## [GIVEN EXERCISE]
Extract, word for word, every line from the one containing "for trim in" through the one containing "points = [vertex.co", with both end lines kept.
** Start of DATASET CONTENT **
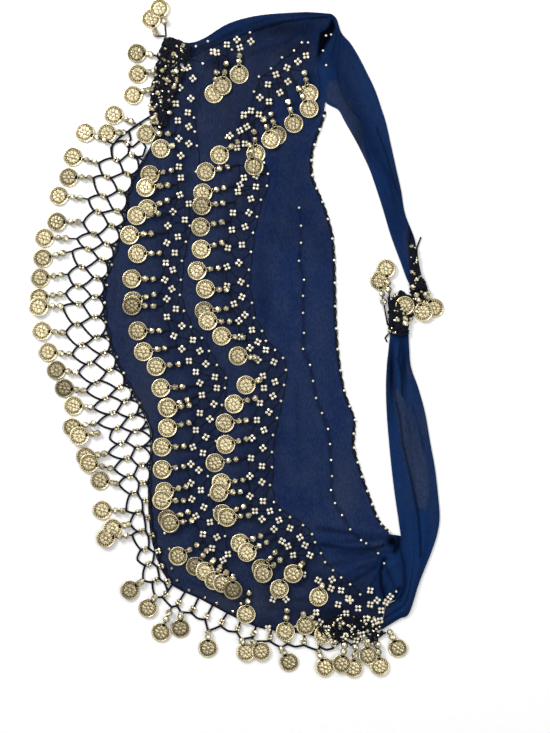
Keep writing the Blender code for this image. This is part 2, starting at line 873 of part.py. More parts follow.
def add_drop(shape, ground, first, second, coin, beads):
    """Coin on a bead strand, grown from the open outer side between two rings of a thread."""
    before = [first[0], first[1], second[1], second[0]]
    root = between(before[0].co, before[3].co, 0.5)
    root_z = (first[0].co.z + first[1].co.z) / 2
    cost, coin_x, coin_y, coin_low = ground.settle(root, coin)
    if cost > HIGHEST_COST:
        shape.faces.new(before)
        return
    coin = (coin_x, coin_y)
    reach = math.dist(root, coin)
    ahead = ((coin[0] - root[0]) / reach, (coin[1] - root[1]) / reach)
    outward = first[0].co - first[3].co
    along = second[0].co - first[0].co
    turned_left = outward.x * along.y > outward.y * along.x
    aside = (-ahead[1], ahead[0]) if turned_left else (ahead[1], -ahead[0])
    strand = reach - COIN_RADIUS
    steps = []
    for bead in range(beads):
        steps.append((strand * (bead + 0.55) / beads, BEAD_RADIUS, BEAD_RADIUS * 0.8))
        if bead < beads - 1:
            steps.append((strand * (bead + 1.05) / beads, STRAND_HALF_WIDTH, STRAND_HALF_WIDTH))
    middles = [distance for distance, _, _ in steps] + [strand]
    top_before = (*root, root_z)
    for index, (distance, half_width, half_height) in enumerate(steps):
        x, y = root[0] + ahead[0] * distance, root[1] + ahead[1] * distance
        further = (distance + middles[index + 1]) / 2
        next_x, next_y = root[0] + ahead[0] * further, root[1] + ahead[1] * further
        slope = root_z + (coin_low + COIN_THICKNESS / 2 - root_z) * distance / strand
        low = max(
            ground.height(x, y, half_width, root),
            ground.height(next_x, next_y, STRAND_HALF_WIDTH, root) - half_height / 2,
            slope - half_height,
        )
        high = low + 2 * half_height
        ring = [
            shape.verts.new((x - aside[0] * half_width, y - aside[1] * half_width, low)),
            shape.verts.new((x - aside[0] * half_width, y - aside[1] * half_width, high)),
            shape.verts.new((x + aside[0] * half_width, y + aside[1] * half_width, high)),
            shape.verts.new((x + aside[0] * half_width, y + aside[1] * half_width, low)),
        ]
        join_rings(shape, before, ring)
        before = ring
        top_here = (x, y, high)
        ground.place_run(top_before, top_here, half_width)
        top_before = top_here
    opening = math.asin(COIN_NECK / COIN_RADIUS)
    lower = []
    upper = []
    for k in range(COIN_POINTS):
        turn = opening + (2 * math.pi - 2 * opening) * k / (COIN_POINTS - 1)
        x = coin[0] - COIN_RADIUS * (ahead[0] * math.cos(turn) + aside[0] * math.sin(turn))
        y = coin[1] - COIN_RADIUS * (ahead[1] * math.cos(turn) + aside[1] * math.sin(turn))
        lower.append(shape.verts.new((x, y, coin_low)))
        upper.append(shape.verts.new((x, y, coin_low + COIN_THICKNESS)))
    join_rings(shape, before, [lower[0], upper[0], upper[-1], lower[-1]])
    shape.faces.new(upper)
    shape.faces.new(lower[::-1])
    for k in range(COIN_POINTS - 1):
        shape.faces.new((lower[k], upper[k], upper[k + 1], lower[k + 1]))
    ground.discs.append((coin[0], coin[1], COIN_RADIUS, coin_low + COIN_THICKNESS))


def plan(across, down):
    """Plan point of a reading from the photograph."""
    return (across - PIXEL_ZERO_ACROSS) * PIXEL_SIZE, (PIXEL_ZERO_DOWN - down) * PIXEL_SIZE


def hung_row(row):
    """Where a coin would hang from a row of a path."""
    x, y, heading, drop = row
    toward = heading_vector(heading)
    return x + toward[0] * drop, y + toward[1] * drop


def coin_stations(rows, readings):
    """Rows along a path with its direction there and the coin that hangs from it, or None between coins."""
    count = 40 * (len(rows) - 1)
    samples = [smooth(rows, (len(rows) - 1) * k / count) for k in range(count + 1)]
    lengths = [0.0]
    for before, here in zip(samples, samples[1:]):
        lengths.append(lengths[-1] + math.dist(before[:2], here[:2]))
    hung = []
    for reading in readings:
        coin = plan(*reading)
        nearest = min(range(count), key=lambda k: math.dist(hung_row(samples[k]), coin))
        hung.append((lengths[nearest], coin))
    hung.sort()
    spread = []
    for along, coin in hung:
        if spread:
            along = max(along, spread[-1][0] + ROOT_SPACING)
        spread.append((along, coin))
    room = lengths[-1] - ROOT_SPACING
    for k in reversed(range(len(spread))):
        along, coin = spread[k]
        spread[k] = (min(along, room), coin)
        room = spread[k][0] - ROOT_SPACING
    filled = []
    for k, (along, coin) in enumerate(spread):
        filled.append((along, coin))
        end = spread[k + 1][0] if k + 1 < len(spread) else along
        plain = int((end - along) / PLAIN_SPACING)
        for step in range(1, plain + 1):
            filled.append((along + (end - along) * step / (plain + 1), None))
    found = []
    for along, coin in filled:
        index = next(k for k in range(1, count + 1) if lengths[k] >= along or k == count)
        before, here = samples[index - 1], samples[index]
        step = math.dist(before[:2], here[:2])
        found.append((here, ((here[0] - before[0]) / step, (here[1] - before[1]) / step), coin))
    return found


def heading_vector(degrees):
    return math.cos(math.radians(degrees)), math.sin(math.radians(degrees))


def facing(side, root, coin):
    """Direction halfway between a thread's side and the way from a root to its coin."""
    reach = math.dist(root, coin)
    x = side[0] + (coin[0] - root[0]) / reach
    y = side[1] + (coin[1] - root[1]) / reach
    length = math.hypot(x, y)
    return x / length, y / length


def make_band(name, rows, readings, ground):
    """Zigzag crochet band with its coins on the hem side."""
    stations = []
    root = THREAD_WIDTH * 0.6
    found = coin_stations(rows, readings)
    for index, (row, direction, coin) in enumerate(found):
        x, y, heading, _ = row
        toward = heading_vector(heading)
        side = (direction[1], -direction[0])
        if side[0] * toward[0] + side[1] * toward[1] < 0:
            side = (-side[0], -side[1])
        outer = (x + side[0] * BAND_HALF_WIDTH, y + side[1] * BAND_HALF_WIDTH)
        face = facing(side, outer, coin) if coin else side
        # The root's first ring lies before its second along the path
        flip = face[1] * direction[0] - face[0] * direction[1]
        stations.append((outer[0], outer[1], face, root if flip > 0 else -root, coin))
        if index + 1 < len(found):
            next_row = found[index + 1][0]
            gap = math.dist(row[:2], next_row[:2])
            depth = BAND_HALF_WIDTH if gap > PLAIN_SPACING / 2 else BAND_HALF_WIDTH / 4
            middle_x = (x + next_row[0]) / 2 - side[0] * depth
            middle_y = (y + next_row[1]) / 2 - side[1] * depth
            stations.append((middle_x, middle_y, side, root, None))
    return Trim(name, stations, 1, ground)


def make_hem_fringe(name, first, last, ground):
    """Thread outside the net's edge between two of its rows, with its coins."""
    rows = [smooth(NET_SECTIONS, first + k / 2) for k in range(2 * (last - first) + 1)]
    whole = [smooth(NET_SECTIONS, k / 4) for k in range(4 * (len(NET_SECTIONS) - 1) + 1)]
    own = []
    for reading in HEM_COINS:
        coin = plan(*reading)
        nearest = min(range(len(whole)), key=lambda k: math.dist(hung_row(whole[k]), coin)) / 4
        if first <= nearest < last:
            own.append(reading)
    stations = []
    for row, direction, coin in coin_stations(rows, own):
        side = (direction[1], -direction[0])
        offset = 1.5 * SEAM_GAP + THREAD_WIDTH / 2
        place = (row[0] + side[0] * offset, row[1] + side[1] * offset)
        face = facing(side, place, coin) if coin else side
        # The hem runs with its outer side to the left, so the root's second ring lies the other way
        stations.append((place[0], place[1], face, -THREAD_WIDTH * 0.6, coin))
    return Trim(name, stations, 2, ground)


def make_drops(name, drops, side, ground):
    """Short thread with the drops of a table: root x, root y, coin x, coin y."""
    tangent = (side[1], -side[0])
    stations = []
    for root_x, root_y, coin_x, coin_y in drops:
        face = facing(side, (root_x, root_y), (coin_x, coin_y))
        stations.append((root_x, root_y, face, THREAD_WIDTH * 0.6, (coin_x, coin_y)))
    ahead = (drops[-1][0] - drops[0][0]) * tangent[0] + (drops[-1][1] - drops[0][1]) * tangent[1]
    if ahead < 0:
        stations.reverse()
    return Trim(name, stations, 1, ground)


def make_waist_edging(finish):
    """Thin crocheted picot edge along the waist, outside the panel."""
    shape = bmesh.new()
    rings = []
    first, last = 11, 41
    for k in range(2 * first, 2 * last + 1):
        section = k * PANEL_ROW_STEP / 2
        x, y = panel_edge(1, section)
        x1, y1 = panel_edge(1, section + 0.02)
        step = math.hypot(x1 - x, y1 - y)
        side = (-(y1 - y) / step, (x1 - x) / step)
        width = THREAD_WIDTH * 0.8 + (PICOT_HEIGHT if k % 2 else 0.0)
        middle = SEAM_GAP + width / 2
        rings.append(
            new_ring(
                shape,
                (x + side[0] * middle, y + side[1] * middle),
                FLOOR_CLEARANCE,
                FLOOR_CLEARANCE + THREAD_THICKNESS,
                side,
                width / 2,
            )
        )
    for before, after in zip(rings, rings[1:]):
        join_rings(shape, before, after)
    shape.faces.new(rings[0])
    shape.faces.new(rings[-1])
    return add_object("waist_edging", shape, finish)


def centre_in_plan(things):
    """Moves every mesh by one step so that the origin is below the middle of the whole outline."""
    corners = [Vector(corner) for thing in things for corner in thing.bound_box]
    middle_x = (min(c.x for c in corners) + max(c.x for c in corners)) / 2
    middle_y = (min(c.y for c in corners) + max(c.y for c in corners)) / 2
    for thing in things:
        thing.data.transform(Matrix.Translation((-middle_x, -middle_y, 0.0)))


def main():
    for thing in list(bpy.data.objects):
        bpy.data.objects.remove(thing, do_unlink=True)
    chiffon = material("navy chiffon", (0.01, 0.03, 0.12), 0.7, 0.0)
    crochet = material("dark crochet thread", (0.006, 0.01, 0.035), 0.8, 0.0)
    coins = material("antique gold coins", (0.68, 0.55, 0.32), 0.35, 1.0)
    cloth = [
        make_panel(chiffon),
        make_upper_turn(chiffon),
        make_upper_tail(chiffon),
        make_lower_turn(chiffon),
        make_lower_tail(chiffon),
        make_net_gather(crochet),
        make_hem_net(crochet),
    ]
    make_waist_edging(crochet)
    ground = Ground(cloth)
    trims = [
        make_band("band_top", TOP_BAND, TOP_COINS, ground),
        make_band("band_inner", INNER_BAND, INNER_COINS, ground),
        make_band("band_diagonal", DIAGONAL_BAND, DIAGONAL_COINS, ground),
        make_band("band_outer", OUTER_BAND, OUTER_COINS, ground),
        make_drops("hem_fringe_top", GATHER_DROPS, (-1.0, 0.0), ground),
        make_hem_fringe("hem_fringe_side", 0, 13, ground),
        make_hem_fringe("hem_fringe_end", 13, 22, ground),
        make_drops("hem_fringe_corner", CORNER_DROPS, (0.0, -1.0), ground),
        make_drops("tip_trim_upper", UPPER_TIP_DROPS, (0.0, -1.0), ground),
        make_drops("tip_trim_lower", LOWER_TIP_DROPS, (0.0, 1.0), ground),
    ]
    for trim in trims:
        trim.finish(ground, coins)
    centre_in_plan([thing for thing in bpy.data.objects if thing.type == "MESH"])


main()
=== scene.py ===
"""Belly dance hip scarf laid flat: chiffon, crochet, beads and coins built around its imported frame."""

import math
import random

import bmesh
import bpy
import numpy as np
from bpy.props import FloatProperty, FloatVectorProperty, IntProperty, PointerProperty
from mathutils import Matrix, Vector
from mathutils.bvhtree import BVHTree


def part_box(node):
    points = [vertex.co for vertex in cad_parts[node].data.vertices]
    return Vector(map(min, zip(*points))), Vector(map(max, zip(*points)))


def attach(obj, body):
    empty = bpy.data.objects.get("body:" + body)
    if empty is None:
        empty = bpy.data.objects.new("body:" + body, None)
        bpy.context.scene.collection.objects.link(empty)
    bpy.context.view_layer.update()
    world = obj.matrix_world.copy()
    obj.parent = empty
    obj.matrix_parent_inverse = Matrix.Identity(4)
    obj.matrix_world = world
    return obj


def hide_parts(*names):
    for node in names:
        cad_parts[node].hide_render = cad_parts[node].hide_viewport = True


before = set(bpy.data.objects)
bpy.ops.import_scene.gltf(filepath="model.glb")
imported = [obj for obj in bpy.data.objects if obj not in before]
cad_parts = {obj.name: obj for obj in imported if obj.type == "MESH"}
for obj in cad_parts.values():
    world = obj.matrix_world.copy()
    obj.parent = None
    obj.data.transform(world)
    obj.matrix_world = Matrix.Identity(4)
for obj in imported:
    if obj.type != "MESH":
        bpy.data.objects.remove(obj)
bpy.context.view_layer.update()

bl_info = {
    "name": "Belly dance hip scarf",
    "version": (1, 0, 0),
    "blender": (4, 5, 0),
    "location": "3D View > Sidebar > Scarf",
    "description": "Lays a navy chiffon hip scarf with crocheted net, beads and coins",
    "category": "Object",
}

MM = 0.001

# Readings from the photograph are in pixels, across and down: millimetres to a pixel, the reading at the
# middle of the plan, and the photograph's own size
PIXEL_SIZE = 1.1
PIXEL_ZERO_ACROSS = 235
PIXEL_ZERO_DOWN = 337
PHOTO_ACROSS = 550
PHOTO_DOWN = 733

# Sections across the panel: hem x, hem y, waist x, waist y, upward bow, in millimetres
PANEL_SECTIONS = (
    (-49.5, 308, 101, 353, 8),
    (-57, 289, 109, 334, 5),
    (-71.5, 269.5, 98, 312, 2),
    (-76, 250, 91, 300, 0),
    (-82.5, 228, 94.5, 278, 0),
    (-93.5, 206, 99, 258.5, 0),
    (-108, 181.5, 94.5, 236.5, 0),
    (-118, 153, 83.5, 205.5, 0),
    (-122, 126.5, 83.5, 175, 0),
    (-131, 96, 94.5, 148.5, 0),
    (-143, 60.5, 105.5, 112, 0),
    (-143, 21, 108, 68, 0),
    (-133, -19, 109, 21, 0),
    (-120, -47, 112, -21, 0),
    (-104.5, -75, 119, -62.5, 0),
    (-92.5, -104.5, 130, -91, 0),
    (-92.5, -137.5, 128.5, -119, 0),
    (-94.5, -170.5, 136.5, -148.5, 0),
    (-92.5, -210, 146.5, -177, 0),
    (-85, -243, 156, -201, 0),
    (-69, -272, 165, -211, 0),
    (-38.5, -287, 169.5, -216.5, 0),
    (-3, -306, 164, -225.5, 0),
    (30, -320, 159.5, -236.5, 0),
    (71.5, -325.5, 156, -249.5, 0),
    (115.5, -332, 155, -267, 0),
    (144, -327, 159.5, -282.5, 0),
    (159.5, -322, 165, -295, 0),
)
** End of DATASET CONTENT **
## [OUTPUT OF THE EXERCISE]
    for trim in trims:
        trim.finish(ground, coins)
    centre_in_plan([thing for thing in bpy.data.objects if thing.type == "MESH"])


main()
=== scene.py ===
"""Belly dance hip scarf laid flat: chiffon, crochet, beads and coins built around its imported frame."""

import math
import random

import bmesh
import bpy
import numpy as np
from bpy.props import FloatProperty, FloatVectorProperty, IntProperty, PointerProperty
from mathutils import Matrix, Vector
from mathutils.bvhtree import BVHTree


def part_box(node):
    points = [vertex.co for vertex in cad_parts[node].data.vertices]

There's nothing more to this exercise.